I have sat in rooms where policy is debated. Nobody is talking about the news cycle. They are talking about $S$, the probability of mission success, and $C$, the projected cost of containment.
$$S > C + R$$
Where $R$ is the political risk of inaction. If the perceived risk of doing nothing exceeds the cost of intervention, the missiles fly. Everything else is just noise for the plebs.
The Brutal Truth About "Pulled Into"
The phrase "pulled into" is a linguistic trick used to avoid accountability. No superpower is "pulled" into a war. They walk into it with their eyes wide open because they believe it serves their national interest—or at least the interest of the elite class that manages the state.
If the U.S. hits Iran, it’s not because Netanyahu whispered in someone's ear. It’s because the Pentagon decided that the current Iranian trajectory is incompatible with American dominance. The "Epstein files" are a rounding error in that calculation.
Stop looking for the secret scandal behind every move on the world stage.
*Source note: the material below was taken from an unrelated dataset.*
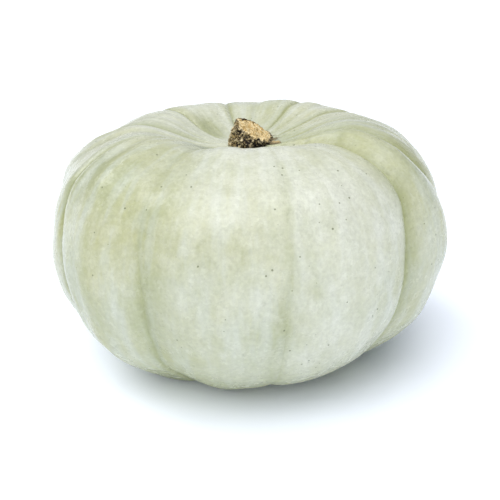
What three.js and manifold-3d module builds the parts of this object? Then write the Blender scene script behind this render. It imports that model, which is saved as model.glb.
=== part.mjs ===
// A crown pumpkin: a broad, flattened, ribbed squash fruit with the short corky stump of its stem.
// Millimetres, +Z up. The origin is on the surface that the fruit rests on, under the middle of its box.
// Azimuth 0 faces the front, -Y, and grows towards +X.
import * as THREE from "three";
import { NURBSCurve } from "three/addons/curves/NURBSCurve.js";
import Module from "manifold-3d";

// Handles of the crest meridian, from the seat of the stem round to the blossom scar.
// Each is [radius, height, depth of a full groove there]; the curve is a clamped cubic B-spline.
const MERIDIAN = [
  [0, 142, 0],
  [10, 142, 0],
  [21, 142, 1.5],
  [42, 149, 5.5],
  [66, 160, 6],
  [92, 153.5, 5.5],
  [124, 134, 5.5],
  [136, 81, 7],
  [120, 33, 6],
  [77, 2, 6.5],
  [56, -5, 6],
  [27, 5, 3],
  [0, 7, 0],
];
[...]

The real scandal is right in front of you: the relentless, cold-blooded pursuit of power that views human lives and national economies as mere variables in a grand equation.
The next time you hear a politician say a war is a "distraction," ask yourself what they are trying to distract you from. Usually, it’s the fact that they have no plan to stop the violence, only a plan to profit from the narrative.
Turn off the cable news. Read the white papers. Follow the tankers. The truth isn't hidden in a sealed file in a courtroom; it’s written in the movement of carrier strike groups and the price of Brent Crude. The world is much more dangerous, and much less scripted, than the distraction theorists want you to believe.
Stop being a consumer of political theater and start being an observer of power. The actors change, the scandals rotate, but the geography remains the same. And in the end, geography is destiny.
Pack your bags and prepare for the fallout, because this isn't a movie, and there is no "cut" when the cameras stop rolling.